Depending on the time allotted, Student-to-Student participants present information, in accordance to their personal experiences, about the Jewish life cycle, Shabbat, Israel, Kashrut, the Holocaust, and upcoming Jewish holidays or events using guidelines provided by the JCRC.

“[We] visit schools around the St. Louis area and teach [students] about Israel and the Jewish religion through interactive presentations. A lot of times [presenters] tell anecdotes about certain experiences that we’ve had relating to Judaism. We pass around props, read Hebrew ‘Harry Potter,’ and write Hebrew names on the board,” University City High School senior Stephanie Farber said.

To start off the year, the JCRC hosts a training session to distribute presentation guidelines, provide information and give a mock presentation.

“[Chapel] often tells us stories she’s heard about students who heard presentations years ago and, to this day, relish the experience. What’s important is to make sure the students are paying attention, and the best way to do that is to make them a part of the presentation, not just listeners,” Stephanie said.

After the training session, the trainees are split into pre-arranged groups to meet with their leaders (high school seniors who are experienced presenters) to further discuss their presentations and approaches to make them engaging.

“Our groups prepare for about an hour-long lesson to teach students about our culture. We have a rubric that we follow and split up amongst the group. We prepare by meeting up a couple days before [presentations] and discussing who is doing what and what props to bring to make it more interesting for the students,” Ladue Horton Watkins High School senior and group leader Tova Feinberg said.
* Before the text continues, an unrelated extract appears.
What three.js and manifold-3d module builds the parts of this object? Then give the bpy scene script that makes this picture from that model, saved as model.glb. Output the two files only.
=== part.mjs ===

According to Chapel, Student-to-Student is a great program for developing leadership in addition to sharing cultural information. Past Student-to-Student participants offer tips to make the presentations more interactive and educational.

“Student-to-Student provides an opportunity for the community to understand our religion in a more fun, relaxed way,” Tova added. “The students who have not been exposed to Judaism realize that Jewish people are not that different from themselves. We still do activities like anyone else; we just have some different rituals and beliefs.”
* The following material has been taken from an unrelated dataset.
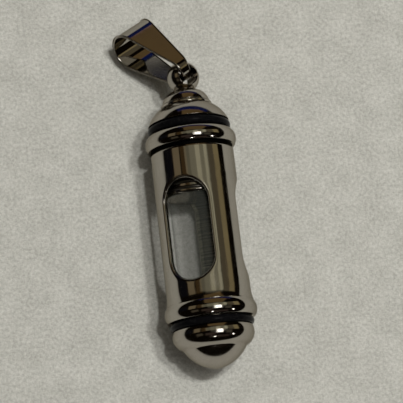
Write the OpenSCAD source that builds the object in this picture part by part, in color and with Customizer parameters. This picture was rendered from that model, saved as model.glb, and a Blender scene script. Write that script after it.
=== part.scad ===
// Windowed capsule pendant with two screw caps and a folded bail, lying on its side.
// Its axis runs along Y with the eye towards +Y. Lengths on the axis are stations,
// counted from a point close below the widest of the upper bead.

/* [Shell] */
// Outer radius of the shell between its beads
shell_r = 5.47; // [5.3:0.01:5.6]
// Wall of the shell
shell_wall = 0.97; // [0.8:0.01:1.0]
// Radius of the two beads, on which the pendant lies
bead_r = 6.0; // [5.8:0.05:6.3]
// Station of the lower bead's widest point
low_bead_at = -22.2; // [-23:0.1:-21]
// Depth of the turned groove below the upper bead
groove_depth = 0.5; // [0.2:0.05:0.6]

/* [Windows] */
// Number of windows round the shell
window_count = 3; // [2:1:3]
// Length of a window along the axis
window_l = 13.05; // [10:0.05:13.5]
// Width of a window
window_w = 5.9; // [4:0.1:6.4]
// Station of a window's middle
window_at = -11.85; // [-12.2:0.05:-11.7]
// Turn of the front window away from straight up, to the left
window_turn = 23.5; // [0:0.5:40]

/* [Glass] */
// Outer radius of the glass tube
glass_r = 4.4; // [4:0.05:4.45]
// Wall of the glass tube
glass_wall = 0.7; // [0.4:0.05:1]

/* [Caps] */
// Radius of both threaded stems, under the thread's ridges
stem_r = 4.2; // [3.9:0.05:4.3]
// Station of the upper stem's end face
upper_stem_end = -7.0; // [-8:0.1:-6]
// Station of the lower stem's end face
lower_stem_end = -18.95; // [-19.2:0.05:-18.9]
// Station of the point of the lower cap
tip_at = -29.5; // [-31:0.1:-28.5]

/* [Eye] */
// Radius of the drilled ball
ball_r = 2.15; // [2:0.05:2.15]
// Radius of the hole through the ball
eye_hole_r = 1.5; // [1.4:0.05:1.55]
// Station of the ball's middle
ball_at = 9.35; // [9.2:0.05:9.5]
// Lean of the hole away from straight up, to the right
eye_lean = 22; // [15:1:25]

/* [Seals] */
// Outer radius of both O-rings
oring_r = 5.45; // [5.3:0.01:5.5]
// Thickness of the upper O-ring
upper_oring_t = 1.15; // [1:0.05:1.15]
// Thickness of the lower O-ring
lower_oring_t = 1.05; // [0.9:0.05:1.1]

/* [Bail] */
// Thickness of the bail's strip
strip_t = 0.4; // [0.3:0.05:0.45]
// Outer radius of the bail's end in the eye
bail_eye_r = 2.1; // [2.05:0.05:2.2]
// Outer radius of the bail's fold
bail_fold_r = 2.85; // [2.8:0.05:3]
// Distance between the middles of the bail's two round ends
bail_l = 6.77; // [6.6:0.01:6.9]
// Width of the strip at its narrow end, inside the eye
bail_eye_w = 1.4; // [1.2:0.05:1.5]
// Width of the strip at the fold
bail_fold_w = 5.1; // [4:0.1:5.2]
// Compass turn of the bail's length from +X
bail_turn = 132.8; // [132.6:0.1:133]
// Downward slope of the bail's length
bail_slope = 23.95; // [23.8:0.05:24.1]
// Roll of the bail about its own length
bail_roll = 20.8; // [20.6:0.1:21]

/* [Hidden] */
$fn = 96;

// the whole pendant is moved so that its outline is centred on the origin
shift_x = 1.377;
shift_y = 5.284;

bore_r = shell_r - shell_wall;
// upper bead: a round of this radius, its middle a little above station 0
upper_bead_arc = 1.45;
upper_bead_at = 0.4;
shell_top = 1.65;
groove_top = -0.5;
groove_low = -0.95;
rim_round = 0.35;
// lower bead and the hollow sweep that leads into it
low_bead_arc = 1.6;
shell_low = low_bead_at - 1.0;
sweep_r = 5;
sweep_from = -19.7;
sweep_l = 1.9;
// where the two beads part from the shell's middle, face to face
upper_cut = groove_top;
lower_cut = low_bead_at + 0.7;
seal_gap = 0.05;
// upper cap: two turned domes with a fine ring between them
cap_low = shell_top + upper_oring_t + 2 * seal_gap;
big_dome_top = 5.15;
big_dome_arc = 4.5;
big_dome_mid = [1.12, 1.36];
ring_low = 5.27;
ring_top = 5.6;
ring_r = 3.36;
groove_floor_r = 3.0;
small_dome_low = 5.72;
small_dome_arc = 2.0;
small_dome_mid = [1.15, 5.5];
neck_r = 1.25;
// lower cap: a bead, a crease and a pointed round end
cap_top = shell_low - lower_oring_t - 2 * seal_gap;
cap_bead_at = cap_top - 0.75;
cap_bead_r = 5.3;
cap_bead_arc = 1.9;
crease_at = cap_bead_at - 1.7;
ogive_arc = 5.3;
ogive_offset = 0.5;
ogive_mid = tip_at + sqrt(ogive_arc * ogive_arc - ogive_offset * ogive_offset);
// from the ball's middle to the middle of the bail's round end in the eye
bail_offset = [-0.78, 1.27, 0.3];

// A region of the half plane from one radius to another between two stations
module band(r0, r1, low, top) {
    translate([r0, low]) square([r1 - r0, top - low]);
}

// A round of radius a about the point p, kept between two stations and clear of the axis
module round_band(a, p, low, top) {
    intersection() {
        translate(p) circle(r = a);
        band(0, bead_r + 1, low, top);
    }
}

// Puts a shape turned about Z into the lying pose
module lying() {
    translate([shift_x, shift_y, bead_r]) rotate([-90, 0, 0]) children();
}

module shell_outline() {
    difference() {
        union() {
            round_band(upper_bead_arc, [bead_r - upper_bead_arc, upper_bead_at], groove_top, shell_top);
            band(0, shell_r - groove_depth, groove_low - 1, groove_top + 1);
            band(0, shell_r - rim_round, groove_low - 1, groove_low);
            translate([shell_r - rim_round, groove_low - rim_round]) circle(r = rim_round);
            band(0, shell_r, shell_low, groove_low - rim_round);
            round_band(low_bead_arc, [bead_r - low_bead_arc, low_bead_at], shell_low, low_bead_at + 1.3);
            difference() {
                band(0, shell_r + 0.37, sweep_from - sweep_l, sweep_from);
                translate([shell_r + sweep_r, sweep_from]) circle(r = sweep_r);
            }
        }
        band(0, bore_r, shell_low - 1, shell_top + 1);
    }
}

module window_cut() {
    straight = window_l - window_w;
    rotate([90, 0, 0]) translate([0, window_at, bore_r / 2]) linear_extrude(height = shell_r) {
        translate([-window_w / 2, -straight / 2]) square([window_w, straight]);
        translate([0, straight / 2]) circle(d = window_w);
        translate([0, -straight / 2]) circle(d = window_w);
    }
}

// The ring of the shell between two stations
module shell_part(low, top) {
    rotate_extrude() intersection() {
        shell_outline();
        band(0, bead_r + 1, low, top);
    }
}

module shell() {
    color("silver") lying() difference() {
        shell_part(lower_cut, upper_cut);
        for (i = [0 : window_count - 1])
            rotate([0, 0, i * 360 / window_count - window_turn]) window_cut();
    }
}

module upper_bead() {
    color("lightgray") lying() shell_part(upper_cut, shell_top);
}

module lower_bead() {
    color("lightgray") lying() shell_part(shell_low, lower_cut);
}

module glass_tube() {
    low = lower_stem_end + seal_gap;
    top = upper_stem_end - seal_gap;
    color("lightcyan", 0.5) lying() rotate_extrude() band(glass_r - glass_wall, glass_r, low, top);
}

module top_cap_outline() {
    band(0, stem_r, upper_stem_end, cap_low + 0.5);
    round_band(big_dome_arc, big_dome_mid, cap_low, big_dome_top);
    band(0, groove_floor_r, cap_low, small_dome_low + 0.3);
    band(0, ring_r, ring_low, ring_top);
    round_band(small_dome_arc, small_dome_mid, small_dome_low, ball_at);
    band(0, small_dome_mid[0], cap_low, small_dome_mid[1] + small_dome_arc);
    band(0, neck_r, cap_low, ball_at - ball_r / 2);
}

module top_cap() {
    color("silver") lying() difference() {
        union() {
            rotate_extrude() top_cap_outline();
            translate([0, 0, ball_at]) sphere(r = ball_r);
        }
        translate([0, 0, ball_at]) rotate([0, 0, eye_lean]) rotate([90, 0, 0])
            cylinder(r = eye_hole_r, h = 4 * ball_r, center = true);
    }
}

// A rubber ring of thickness t about the axis at a station
module oring(t, station) {
    color([0.05, 0.05, 0.05]) lying() translate([0, 0, station]) rotate_extrude()
        translate([oring_r - t / 2, 0]) circle(d = t);
}

module upper_oring() {
    oring(upper_oring_t, shell_top + seal_gap + upper_oring_t / 2);
}

module lower_oring() {
    oring(lower_oring_t, shell_low - seal_gap - lower_oring_t / 2);
}

module bottom_cap_outline() {
    band(0, stem_r, cap_top - 0.5, lower_stem_end);
    round_band(cap_bead_arc, [cap_bead_r - cap_bead_arc, cap_bead_at], crease_at, cap_top);
    band(0, cap_bead_r - cap_bead_arc, crease_at - 0.1, cap_top);
    round_band(ogive_arc, [-ogive_offset, ogive_mid], tip_at, crease_at);
}

module bottom_cap() {
    color("silver") lying() rotate_extrude() bottom_cap_outline();
}

// Side view of a loop round two ends of radius r0 and r1, joined by their tangents
module loop_outline(r0, r1) {
    tilt = asin((r1 - r0) / bail_l);
    steps = 24;
    polygon(concat(
        [for (i = [0 : steps]) let (a = -90 - tilt + (180 + 2 * tilt) * i / steps)
            [bail_l + r1 * cos(a), r1 * sin(a)]],
        [for (i = [0 : steps]) let (a = 90 + tilt + (180 - 2 * tilt) * i / steps)
            [r0 * cos(a), r0 * sin(a)]]));
}

// Plan view of the strip, widening from its end in the eye to the fold
module strip_plan() {
    wide_from = bail_l + 0.6 * bail_fold_r;
    far = bail_l + 2 * bail_fold_r;
    polygon([[-bail_eye_r - 1, -bail_eye_w / 2], [-bail_eye_r, -bail_eye_w / 2],
        [wide_from, -bail_fold_w / 2], [far, -bail_fold_w / 2],
        [far, bail_fold_w / 2], [wide_from, bail_fold_w / 2],
        [-bail_eye_r, bail_eye_w / 2], [-bail_eye_r - 1, bail_eye_w / 2]]);
}

module bail() {
    ball_mid = [shift_x, shift_y + ball_at, bead_r];
    color("gainsboro") translate(ball_mid + bail_offset) rotate([bail_roll, bail_slope, bail_turn])
        intersection() {
            rotate([90, 0, 0]) linear_extrude(height = 2 * bail_fold_w, center = true) difference() {
                loop_outline(bail_eye_r, bail_fold_r);
                loop_outline(bail_eye_r - strip_t, bail_fold_r - strip_t);
            }
            translate([0, 0, -2 * bail_fold_r]) linear_extrude(height = 4 * bail_fold_r) strip_plan();
        }
}

shell();
upper_bead();
lower_bead();
glass_tube();
top_cap();
upper_oring();
lower_oring();
bottom_cap();
bail();
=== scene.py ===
# Capsule urn pendant lying on pale paper: polished steel, a glass tube, two rubber rings and a folded bail
import math

import bmesh
import bpy
from mathutils import Euler, Matrix, Vector


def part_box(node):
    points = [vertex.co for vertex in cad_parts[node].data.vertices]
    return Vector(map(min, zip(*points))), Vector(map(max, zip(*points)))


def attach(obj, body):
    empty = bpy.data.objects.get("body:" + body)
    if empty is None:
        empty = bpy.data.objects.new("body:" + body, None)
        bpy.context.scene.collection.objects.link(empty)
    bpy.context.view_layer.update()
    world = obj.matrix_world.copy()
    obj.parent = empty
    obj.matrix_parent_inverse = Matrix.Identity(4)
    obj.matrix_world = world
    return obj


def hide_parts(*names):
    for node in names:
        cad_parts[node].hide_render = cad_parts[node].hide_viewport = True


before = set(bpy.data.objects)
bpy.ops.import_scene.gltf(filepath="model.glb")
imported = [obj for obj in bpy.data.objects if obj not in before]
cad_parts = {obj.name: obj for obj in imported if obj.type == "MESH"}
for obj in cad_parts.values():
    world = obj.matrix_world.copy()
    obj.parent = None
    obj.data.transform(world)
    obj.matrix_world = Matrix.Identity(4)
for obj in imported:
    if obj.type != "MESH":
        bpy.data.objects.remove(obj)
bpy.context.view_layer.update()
mm = 0.001
print("frame loaded")

# Stations count along the pendant's axis, which runs along Y, from close below the widest of the upper bead
beadLow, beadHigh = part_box("upper_bead")
shellTop = 1.65
shellLow = -23.2
beadR = (beadHigh[2] - beadLow[2]) / 2 / mm
axisX = (beadHigh[0] + beadLow[0]) / 2 / mm
axisY = beadHigh[1] / mm - shellTop
toFrame = Matrix.Translation(Vector((axisX, axisY, beadR)))


# Outlines are lists of (radius, station) in millimetres

def arc(midR, midS, r, fromDeg, toDeg, steps=16):
    turns = [math.radians(fromDeg + (toDeg - fromDeg) * i / steps) for i in range(steps + 1)]
    return [(midR + r * math.cos(a), midS + r * math.sin(a)) for a in turns]


# Rounds the sharp corners of an outline, those that turn by more than cornerDeg
def polished(outline, radius, closed=False, steps=4, cornerDeg=22, mostOfSide=0.45):
    count = len(outline)
    result = []
    for i, corner in enumerate(outline):
        if not closed and i in (0, count - 1):
            result.append(corner)
            continue
        before, after = Vector(outline[i - 1]), Vector(outline[(i + 1) % count])
        here = Vector(corner)
        back, forth = before - here, after - here
        if min(back.length, forth.length) < 1e-6 or (-back).angle(forth) < math.radians(cornerDeg):
            result.append(corner)
            continue
        reach = min(radius, back.length * mostOfSide, forth.length * mostOfSide)
        start, end = here + back.normalized() * reach, here + forth.normalized() * reach
        for k in range(steps + 1):
            t = k / steps
            result.append(tuple(start * (1 - t) ** 2 + here * (2 * t * (1 - t)) + end * t ** 2))
    return result


# Turns an outline about Z into the bmesh, each point moved by place
def addTurned(mesh, outline, place, closed=False, segments=192, startDeg=0.0):
    rings = []
    for radius, station in outline:
        if radius < 1e-5:
            rings.append([mesh.verts.new(place @ Vector((0, 0, station)))])
            continue
        turns = [math.radians(startDeg) + 2 * math.pi * k / segments for k in range(segments)]
        spots = [Vector((radius * math.sin(a), radius * math.cos(a), station)) for a in turns]
        rings.append([mesh.verts.new(place @ spot) for spot in spots])
    pairs = list(zip(rings, rings[1:])) + ([(rings[-1], rings[0])] if closed else [])
    for low, high in pairs:
        for k in range(segments):
            n = (k + 1) % segments
            corners = [low[k % len(low)], low[n % len(low)], high[n % len(high)], high[k % len(high)]]
            unique = list(dict.fromkeys(corners))
            if len(unique) > 2:
                mesh.faces.new(unique)


# A shape turned about Z lies down with its top towards +Y and its angle 0 straight up
layDown = toFrame @ Matrix(((1, 0, 0, 0), (0, 0, 1, 0), (0, 1, 0, 0), (0, 0, 0, 1)))


# Turns a bmesh in millimetres into a piece of the frame
def finishMesh(mesh, name, body, material, replaced=None, sharpDeg=42):
    bmesh.ops.remove_doubles(mesh, verts=mesh.verts, dist=1e-4)
    bmesh.ops.recalc_face_normals(mesh, faces=mesh.faces)
    bmesh.ops.scale(mesh, vec=(mm, mm, mm), verts=mesh.verts)
    data = bpy.data.meshes.new(name)
    mesh.to_mesh(data)
    mesh.free()
    return placePiece(data, name, body, material, replaced, sharpDeg)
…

This interaction is a source of pride to Student-to-Student participants. According to the JCRC website, the Student-to-Student program is especially equipped to break down stereotypes and give non-Jewish teenagers a more intimate environment to relate to Jewish teenagers.
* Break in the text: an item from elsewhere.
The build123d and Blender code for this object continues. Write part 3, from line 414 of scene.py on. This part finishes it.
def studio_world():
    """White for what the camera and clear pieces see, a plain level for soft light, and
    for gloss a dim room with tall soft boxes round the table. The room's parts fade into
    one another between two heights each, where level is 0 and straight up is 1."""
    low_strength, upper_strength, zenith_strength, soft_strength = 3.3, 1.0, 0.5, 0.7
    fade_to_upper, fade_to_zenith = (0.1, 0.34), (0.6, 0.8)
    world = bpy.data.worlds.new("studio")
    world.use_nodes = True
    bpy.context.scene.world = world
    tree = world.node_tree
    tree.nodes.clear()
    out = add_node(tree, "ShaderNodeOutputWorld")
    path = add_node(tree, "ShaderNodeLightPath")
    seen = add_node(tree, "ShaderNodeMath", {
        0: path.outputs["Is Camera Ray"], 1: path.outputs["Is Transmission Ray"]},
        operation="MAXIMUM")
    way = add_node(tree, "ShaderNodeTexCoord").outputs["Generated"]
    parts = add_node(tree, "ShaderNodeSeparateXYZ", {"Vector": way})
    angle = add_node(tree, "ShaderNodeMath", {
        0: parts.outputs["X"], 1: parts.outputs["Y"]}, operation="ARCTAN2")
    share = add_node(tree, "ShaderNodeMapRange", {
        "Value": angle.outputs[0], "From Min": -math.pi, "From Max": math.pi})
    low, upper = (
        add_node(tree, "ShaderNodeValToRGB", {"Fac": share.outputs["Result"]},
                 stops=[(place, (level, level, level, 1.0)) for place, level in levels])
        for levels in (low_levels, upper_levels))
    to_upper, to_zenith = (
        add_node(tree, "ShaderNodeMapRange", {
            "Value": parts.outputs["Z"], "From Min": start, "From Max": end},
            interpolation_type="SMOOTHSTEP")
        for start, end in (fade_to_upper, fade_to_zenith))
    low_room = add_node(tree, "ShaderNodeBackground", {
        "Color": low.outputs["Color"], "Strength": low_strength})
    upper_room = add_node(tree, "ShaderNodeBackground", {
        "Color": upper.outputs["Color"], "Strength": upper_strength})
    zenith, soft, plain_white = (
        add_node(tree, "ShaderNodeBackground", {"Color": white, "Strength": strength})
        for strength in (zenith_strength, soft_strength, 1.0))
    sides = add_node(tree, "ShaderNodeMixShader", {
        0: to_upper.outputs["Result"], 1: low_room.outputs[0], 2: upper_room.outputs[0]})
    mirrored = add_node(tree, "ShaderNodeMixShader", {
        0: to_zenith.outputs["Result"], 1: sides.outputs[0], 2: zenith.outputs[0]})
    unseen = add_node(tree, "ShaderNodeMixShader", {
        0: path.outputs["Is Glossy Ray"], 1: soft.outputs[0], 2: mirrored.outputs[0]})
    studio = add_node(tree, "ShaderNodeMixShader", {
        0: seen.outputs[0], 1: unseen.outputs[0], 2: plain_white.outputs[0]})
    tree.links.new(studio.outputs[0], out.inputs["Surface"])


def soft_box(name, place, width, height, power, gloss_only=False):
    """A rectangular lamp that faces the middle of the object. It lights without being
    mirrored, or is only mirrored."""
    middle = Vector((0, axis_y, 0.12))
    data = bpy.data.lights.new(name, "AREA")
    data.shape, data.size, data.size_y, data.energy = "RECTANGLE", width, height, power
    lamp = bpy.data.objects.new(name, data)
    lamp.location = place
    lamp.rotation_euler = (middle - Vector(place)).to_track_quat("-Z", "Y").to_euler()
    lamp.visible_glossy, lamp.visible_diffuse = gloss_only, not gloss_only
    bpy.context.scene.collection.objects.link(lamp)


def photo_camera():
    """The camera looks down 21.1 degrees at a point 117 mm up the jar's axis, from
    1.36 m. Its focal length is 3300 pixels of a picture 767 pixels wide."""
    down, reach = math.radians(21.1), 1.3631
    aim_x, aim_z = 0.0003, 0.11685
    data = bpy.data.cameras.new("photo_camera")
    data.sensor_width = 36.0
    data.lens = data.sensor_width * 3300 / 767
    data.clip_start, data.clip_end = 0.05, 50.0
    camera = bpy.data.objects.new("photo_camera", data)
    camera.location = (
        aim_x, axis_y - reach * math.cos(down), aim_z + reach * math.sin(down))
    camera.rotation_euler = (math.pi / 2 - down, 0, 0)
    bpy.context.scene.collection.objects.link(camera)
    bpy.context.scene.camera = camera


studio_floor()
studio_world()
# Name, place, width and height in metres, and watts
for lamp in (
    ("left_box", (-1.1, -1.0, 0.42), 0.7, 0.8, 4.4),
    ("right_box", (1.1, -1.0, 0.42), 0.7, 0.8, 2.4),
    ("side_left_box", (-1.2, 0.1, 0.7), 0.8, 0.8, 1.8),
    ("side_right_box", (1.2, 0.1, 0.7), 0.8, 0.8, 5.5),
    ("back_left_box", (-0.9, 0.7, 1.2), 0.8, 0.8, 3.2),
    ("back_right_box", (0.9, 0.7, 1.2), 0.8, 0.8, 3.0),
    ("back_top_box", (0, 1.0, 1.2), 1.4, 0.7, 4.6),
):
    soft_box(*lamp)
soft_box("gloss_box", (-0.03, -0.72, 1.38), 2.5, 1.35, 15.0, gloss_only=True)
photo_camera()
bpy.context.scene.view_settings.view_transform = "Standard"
“I thoroughly enjoyed the experience of hearing other teens relate their experiences of Judaism through the Student-to-Student program. I think the lesson really gave students [in my class] a chance to put a face to Judaism and also brought to life what we had been reading and learning about on paper,” St. Joseph’s Academy junior Sarah Karchunas said.

The community-wide reception, including St. Joseph’s Academy teacher Dr. Victoria York and Mehlville High School teacher Kate Brindley, has been very positive. York and Brindley heard about the program from other teachers, and they have been an annual visit for the Student-to-Student program for many years.

“When I was given the task of teaching the course on World Religions, I came across the program in notes from the former teacher. I’ve had [Student-to-Student members] coming in to speak to my youngsters for a number of years now,” York said. “The knowledge and commitment of the kids from the JCRC always touches my students. Our students demonstrate a much better understanding of Judaism and, in fact, often tell me that they reflect a good deal on their own faith following the presentation.”

In their book, “Denying History: Who Says the Holocaust Never Happened and Why Do They Say It?” Michael Shermer and Alex Grobman believe a significant number of people think the Holocaust never happened. They argued that if people are uneducated about historical occurrences such as the Holocaust, something similar is bound to happen in the future. According to Chapel and the JCRC website, the overall goal of the Student-to-Student program is to inform students and to eliminate stereotypes that results from misinformation.

“I believe such exchanges [like the Student-to-Student program] are crucial to our youngsters everywhere. Information is the key to ending the stupidity of prejudice. Only the heart and mind can diminish bigotry and fear that arises,” York said. “I believe that’s a major role of education, and Student-to-Student offers this to my students.”